Participant: They argue with me, and they say it’s a rule that they spend it on alcohol. 

Dr. Berzin: Right. That they spend it on alcohol or things like that, or they’re just... it could also be the attitude that they’re just lazy, that they are living off of the kindness of others, whereas they could get a job or do something else, or they’re runaway kids that maybe would do better to go back home, and so on. There is that attitude. I don’t think that’s a very helpful attitude. 

Participant: You have this notion that there’s no use in contributing to bad behavior. But you really don’t know.

Dr. Berzin: Right. You feel there’s no use contributing to bad behavior, and so there’s no use. I don’t know. Of course we can’t tell what they’re going to spend it on, that’s true. The whole thing gets into a discussion then of the welfare system — that we pay our taxes to support unemployed people, for example. Of course, there are many arguments for and against that. 

From a Buddhist point of view, certainly it’s very good to support those who need help. Are there people who will take advantage of that? Yes. I mean take unfair advantage of that and exploit it? Yes, by all means. However, there will also be those who really need it. So, do you sacrifice one for the other? Who are we to judge? When you do have people who are in a position who have the job to judge… very often they don’t judge very fairly in a government social system. This is very difficult. But on an individual level, I think we need to try our best; otherwise we become very callous. This is what it’s pointing out, these motivating emotions here. You become indifferent. You don’t even consider these people as human beings.

Participant: I also think it’s important to acknowledge them.

Dr. Berzin: Absolutely. That was the next point I was going to make — to acknowledge them, to treat them as human beings. “I’m sorry. I don’t have any change,” to give them a smile, look at them. Most people won’t even look at them, that’s very true — if you look at them then they’ll come over to you. 

Participant: I think sometimes that’s even more important than just some monetary reward that you toss at them and walk away as if it’s your civic duty to just give some money, give some money, give some money, without really acknowledging them as a human being.

Dr. Berzin: Right. It’s very important to acknowledge them as human beings. I think back of my days in Dharamsala in India, and there we had many lepers — people with leprosy — who sat at the side of the road. They had a leper camp where a group of them slept in tents and so on. They were always there on the side of the road, and sometimes you could give them something. The Indian merchants in the bazaar were incredibly kind: they always gave them leftover vegetables or a cup of tea or something like that. I mean, these people didn’t starve, which I thought was marvelous, that the Indian society like that took care of them. I couldn’t give them every day, of course, but I always said hello to them and “How are you doing?” and so on, and this, I think, was very, very much appreciated.
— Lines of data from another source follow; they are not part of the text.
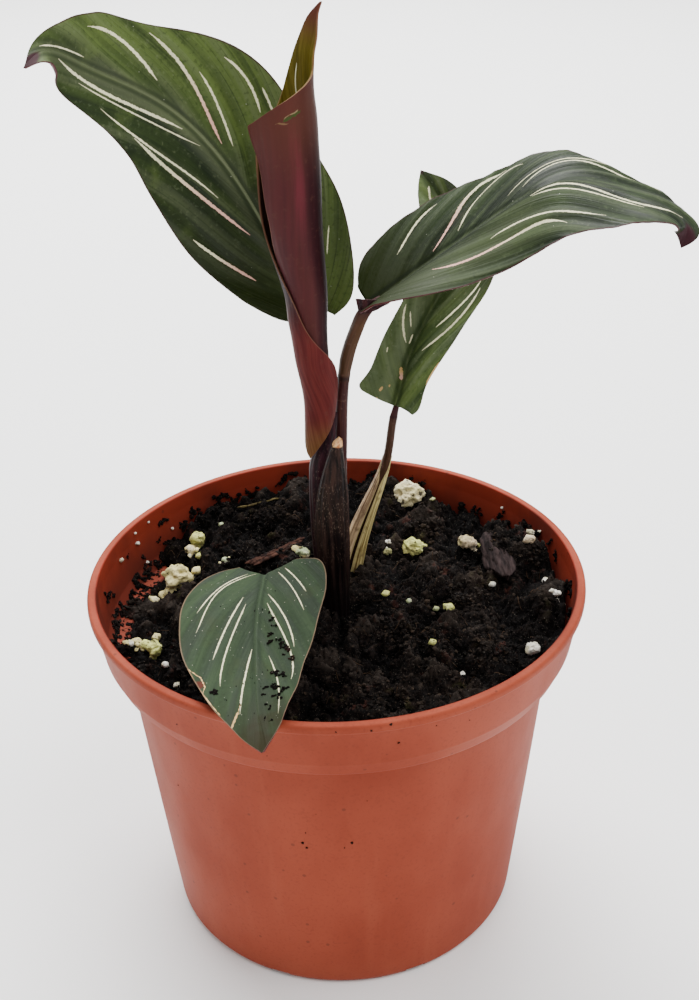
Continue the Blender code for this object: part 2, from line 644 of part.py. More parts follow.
def main():
    model, cutters = clear_scene()
    looks = {
        "pot": material("terracotta_plastic", (0.43, 0.11, 0.06), 0.45),
        "soil": material("soil", (0.012, 0.009, 0.008), 0.95),
        "perlite": material("perlite", (0.72, 0.68, 0.5), 0.9),
        "bark": material("bark", (0.07, 0.04, 0.03), 0.9),
        "blade": material("leaf_green", (0.03, 0.07, 0.025), 0.4),
        "stalk": material("stalk_purple", (0.08, 0.03, 0.03), 0.4),
        "roll": material("leaf_burgundy", (0.12, 0.025, 0.035), 0.4),
        "sheath": material("sheath_brown", (0.04, 0.02, 0.02), 0.6),
        "dry": material("dry_sheath_tan", (0.35, 0.25, 0.14), 0.7),
    }
    add_pot(model, cutters, looks["pot"])
    dents = add_chips(model, cutters, looks)
    add_soil(model, cutters, stem_holes(cutters) + dents, looks["soil"])
    add_crown(model, looks["stalk"])
    add_front_sheath(model, looks["sheath"])
    add_dry_sheath(model, looks["dry"])
    add_roll(model, looks["roll"])
    for key, leaf in LEAVES.items():
        add_stalk(key, model, looks["stalk"])
        add_blade(f"blade_{key}", leaf, model, looks["blade"])


main()
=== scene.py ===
"""Looks for the pinstripe calathea in its terracotta plastic nursery pot, laid out as a Blender add-on.

Lengths are in millimetres unless a name says otherwise. The origin is the middle of the pot's
underside, +Z is up and the photograph looks along +Y.
"""

from math import cos, pi, radians, sin

import bmesh
import bpy
import numpy as np
from bpy.props import FloatProperty, FloatVectorProperty, IntProperty, PointerProperty
from mathutils import Matrix, Vector


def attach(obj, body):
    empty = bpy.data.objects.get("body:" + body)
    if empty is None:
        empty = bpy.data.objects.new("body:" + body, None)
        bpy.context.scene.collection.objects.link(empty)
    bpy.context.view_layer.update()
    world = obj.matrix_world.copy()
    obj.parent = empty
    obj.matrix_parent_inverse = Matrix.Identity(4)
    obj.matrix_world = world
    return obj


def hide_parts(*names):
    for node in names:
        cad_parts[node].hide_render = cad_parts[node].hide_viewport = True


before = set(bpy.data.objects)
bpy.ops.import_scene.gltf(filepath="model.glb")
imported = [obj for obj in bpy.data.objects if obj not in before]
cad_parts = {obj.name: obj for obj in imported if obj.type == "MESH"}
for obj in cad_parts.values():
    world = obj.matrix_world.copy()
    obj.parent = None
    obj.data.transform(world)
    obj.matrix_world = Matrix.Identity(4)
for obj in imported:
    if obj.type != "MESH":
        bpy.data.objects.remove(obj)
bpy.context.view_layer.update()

bl_info = {
    "name": "Pinstripe Calathea",
    "version": (1, 0, 0),
    "blender": (4, 5, 0),
    "location": "3D View > Sidebar > Calathea",
    "description": "A young pinstripe calathea in a terracotta plastic nursery pot",
    "category": "Add Mesh",
}

MM = 0.001

# The pot's outline from the lip down, as radius and height, and its inner wall back up.
POT_OUTER = (
    (59.6, 92), (60, 91.4), (60, 90.1), (59.1, 89.5), (57.4, 79.7), (57.1, 79.1), (55.8, 76.1),
    (55.3, 75.4), (52.6, 75.1), (52.1, 74.4), (44.5, 1.6), (43.5, 0), (40.4, 0), (39.8, 2), (28.6, 2),
    (28, 0),
)
POT_INNER = (
    (26.6, 1.3), (27.8, 3.3), (42.4, 3.3), (43.7, 4.8), (50.8, 76.1), (51.2, 76.7), (54.5, 77.2),
    (56, 79.8), (57.5, 88), (57.8, 92),
)

DRAIN_COUNT = 8
DRAIN_CIRCLE = 34.2
DRAIN_RADIUS = 3.5
# Each outlet through the foot, seen from above before it is turned to its place.
OUTLET = ((39, -2.5), (47, -2.5), (47, 2.5), (39, 2.5))

# Soil: its level at the middle, and how it leans, as in the solid.
SOIL_LEVEL = 81.5
SOIL_TO_BACK = 0.075
SOIL_TO_RIGHT = 0.03
STEM_FOOT = 71.3

# The soil's grid, how far out it may reach, how far its rim stays off the pot's inner wall,
# and its side from the rim down, as height and gap from the wall.
SOIL_RINGS = 128
SOIL_STEPS = 600
SOIL_REACH = 55.5
SOIL_GAP = 0.35
SOIL_SIDE = ((74.4, 0.5), (40, 0.5), (5.2, 0.5), (3.7, 1.6))

# Crumbs and roots start within a reach of the middle, and stay within a limit.
CRUMB_REACH = 54.8
CRUMB_LIMIT = 54.6
ROOT_COUNT = 260
ROOT_REACH = 52
ROOT_LIMIT = 54

# Chains of crumbs all round the pot's inner wall, and the crumbs in each.
WALL_CHAINS = 64
CHAIN_LINKS = 12

# Clods and grit of the soil: size, height and seed.
CLODS = ((9, 2.6, 1), (4.6, 1.6, 2), (2.4, 1.4, 3), (1.25, 1, 5))

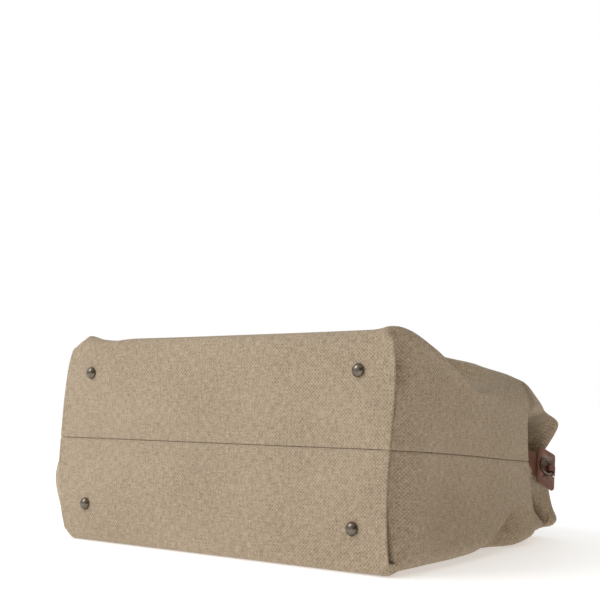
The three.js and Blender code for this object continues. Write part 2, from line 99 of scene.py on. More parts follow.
# The outline of the body from the base, t = 0, to the rim, t = 1.
half_width = through((0, 198), (0.08, 205), (0.3, 209), (0.6, 207), (0.84, 204), (1, 204))
top_height = through(
    (0, 203), (0.07, 204), (0.2, 191.5), (0.4, 178.5), (0.62, 166.5), (0.84, 150.5), (0.94, 136), (1, 123)
)
top_crown = through((0, -3), (0.25, 5), (0.55, 4), (0.85, -4), (1, -12))
seam_height = through((0, 102.5), (0.3, 95), (0.6, 86), (0.84, 79), (1, 71))
top_radius_right = through(
    (0, 10), (0.1, 10), (0.2, 14), (0.35, 26), (0.5, 32), (0.7, 28), (0.84, 14), (1, 7)
)
top_radius_left = through((0, 10), (0.1, 11), (0.3, 24), (0.6, 30), (0.84, 14), (1, 7))
floor_radius = through((0, 10), (0.3, 15), (0.7, 16), (1, 10))
RIM_LIFT = 10.0

# The base's short sides are barrel shaped: half its length at each height.
base_edge_right = through(
    (0, 203), (13, 200), (46, 196.5), (77, 196), (104, 197), (150, 200), (181, 199), (205, 195)
)
base_edge_left = through(
    (0, 188), (15, 195), (30, 200.5), (50, 205), (75, 207), (104, 205.5), (150, 202.5),
    (180, 197.5), (205, 188)
)

# Behind the crease the ends sink into a pocket, and at the rim they roll out again.
# Between pocket above and wedge below, the cloth stays out under the leather tab.
pocket_x = through(
    (0, 205), (12, 203), (30, 199), (50, 196), (62, 199), (73, 198), (82, 186), (92, 158),
    (110, 160), (120, 184), (130, 203), (145, 207)
)
rim_x = through(
    (0, 203), (12, 208), (20, 208), (30, 204), (50, 201), (62, 202), (73, 201), (84, 196),
    (95, 201), (105, 207), (113, 211), (125, 211), (140, 207)
)
BASE_OVERHANG = 1.5


def base_lean(x, z):
    """How far the base stands out, as Y: its lower edge is further forward, most at the right."""
    return -(13 + 4 * x / 196) * (1 - z / BASE_DEPTH)


def crumple(a, b, size):
    """A shallow irregular waviness: the sum of five sine waves, with unlike directions and
    lengths, of the two places a and b measured in units of size."""
    waves = [(1.0, 0.35, 0.6), (-0.55, 1.15, 2.1), (0.8, 1.7, 4.4), (2.3, -0.7, 1.3), (1.4, 2.6, 5.2)]
    return sum(np.sin((p * a + q * b) / size + phase) / (1 + 0.4 * i)
               for i, (p, q, phase) in enumerate(waves)) / 3


def end_x(hand, y, z):
    """The outline of one end's cloth, as its distance from the bag's middle: the width of the
    body, plus swellings and hollows, a crease at CREASE_Y, the pocket behind it and the rim."""
    t = y / BAG_HEIGHT
    swell = 7 * bump(z, 0, 45) + 1.2 * crumple(y, z, 28)
    swell = swell + 3.0 * bump(y, 34, 20) * bump(z, 62, 38) - 3.5 * bump(y, 66, 26) * bump(z, 56, 30)
    if hand > 0:
        hollow = 11 * bump(z, 174, 19) + 6 * bump(z, 52, 34) + 3 * bump(z, 115, 34)
        swell = swell - hollow * bump(y, 8, 12) - 5 * bump(z, 0, 16) * (1 - rise(y, 50, 90))
        crest = np.maximum(187 - 0.5 * (y - 59), 152)
        above = np.maximum(z - crest, 0) + np.log1p(np.exp(-np.abs(z - crest) / 1.5)) * 1.5
        facet = rise(y, 34, 62) * (1 - rise(y, 140, 185))
        swell = swell + (3.5 * bump(z, crest, 7) - 2.3 * above) * facet
        below = rise((y - 130) * 0.44 - (z - 6), -1.5, 3) * (1 - rise(y, 180, 215))
        swell = swell - 15 * below * rise(z, -12, 6)
    else:
        swell = swell + 27 * bump(t, 0.06, 0.12) * bump(z, 60, 42) * rise(y, 0, 26)
    width = half_width(t) + swell * rise(y, -2, 11)
    wedge_y = 259 + 0.92 * (49 - z)
    pocket = pocket_x(z) - 24 * bump(y, wedge_y, 6) * rise(z, 4, 26) * (1 - rise(z, 56, 66))
    sunk = width + (pocket - width) * rise(y, CREASE_Y, CREASE_Y + 12)
    return sunk + (rim_x(z) - sunk) * rise(y, 276, BAG_HEIGHT) ** 1.3


# Columns round one half, from the seam of the right end, up round its corner, along the panel
# and down the left end. Rows run from the rim to the base.
near_seam = np.array([0, 0.4, 1.0, 1.9, 3.2]) / 100
gusset_share = np.concatenate([near_seam, np.linspace(0.055, 1, 41)])
corner_share = np.linspace(0, 1, 13)[1:]
panel_share = np.linspace(1, -1, 151)[1:-1]
ones = np.ones_like
column_hand = np.concatenate([ones(gusset_share), ones(corner_share), 0 * panel_share,
                              -ones(corner_share), -ones(gusset_share)])
column_gusset = np.concatenate([gusset_share, ones(corner_share), ones(panel_share),
                                ones(corner_share), gusset_share[::-1]])
column_corner = np.concatenate([0 * gusset_share, corner_share, ones(panel_share),
                                corner_share[::-1], 0 * gusset_share])
column_panel = np.concatenate([ones(gusset_share), ones(corner_share), panel_share,
                               -ones(corner_share), -ones(gusset_share)])
GUSSET_COLUMNS, CORNER_COLUMNS = len(gusset_share), len(corner_share)
END_COLUMNS = (slice(0, GUSSET_COLUMNS), slice(len(column_hand) - GUSSET_COLUMNS, None))
BASE_COLUMNS = slice(GUSSET_COLUMNS - 1, len(column_hand) - GUSSET_COLUMNS + 1)
fold_start = FOLD_RADIUS / BAG_HEIGHT
wall_rows = np.concatenate([np.linspace(1, 0.78, 40), np.linspace(0.78, 0.1, 76)[1:],
                            np.linspace(0.1, fold_start, 13)[1:]])


def seam_dip(distance):
    """How far cloth turns in at a seam, at a distance along it from the seam line."""
    return 1.5 * np.exp(-distance / 0.6)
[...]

Participant: There are beggars I’ve seen at the same subway every day and I’ve actually go to know them enough to talk to them. 

Dr. Berzin: Right. The beggars who are there regularly, even here at the subway stops, that you smile, you say hello to them. That helps — of course it helps — that people treat them as human beings. 

The most challenging ones that I’m thinking of are — I mean, again you have to know India or these third world places to appreciate this — but when you get a swarm of beggar children, like in places like Bodhgaya where you’ll get twenty or thirty of these children who are between the ages of four and ten, and they just come like a whole swarm. They’re all begging, and it’s impossible to give to just one or two. They won’t leave you alone if you’re a Westerner, and they’ll follow you. That’s very difficult. What do you do, Karsten, in that situation? You must have encountered it.

Participant: I don’t think I made a good performance. I mean especially in Bodhgaya, you know? Because you get so much strange information about the begging scene — that there’s a mafia, and there’s like one big boss and he gets 50% of the income, and that the children go to school in order to learn to beg. At one point, I just went to a local NGO and gave some rupees, and then I said, “OK. I gave this, and now it’s finished,” because I don’t know. I can’t decide if it’s really helpful or not.

Dr. Berzin: Right. Here, in the situation of Bodhgaya: you have a mafia person who organizes these kids; the kids come from poor families, they’re forced into begging; the mafia keeps 50%, and so on. This is a difficult situation. He gave money to a local NGO that was involved with helping the poor there. That’s a way of dealing with it. It’s very difficult not to get really annoyed and just scream really loudly and firmly: “No. Scram! Beat it! Go away!” (“Chalo!” as one says in Hindi.) Those are difficult situations. 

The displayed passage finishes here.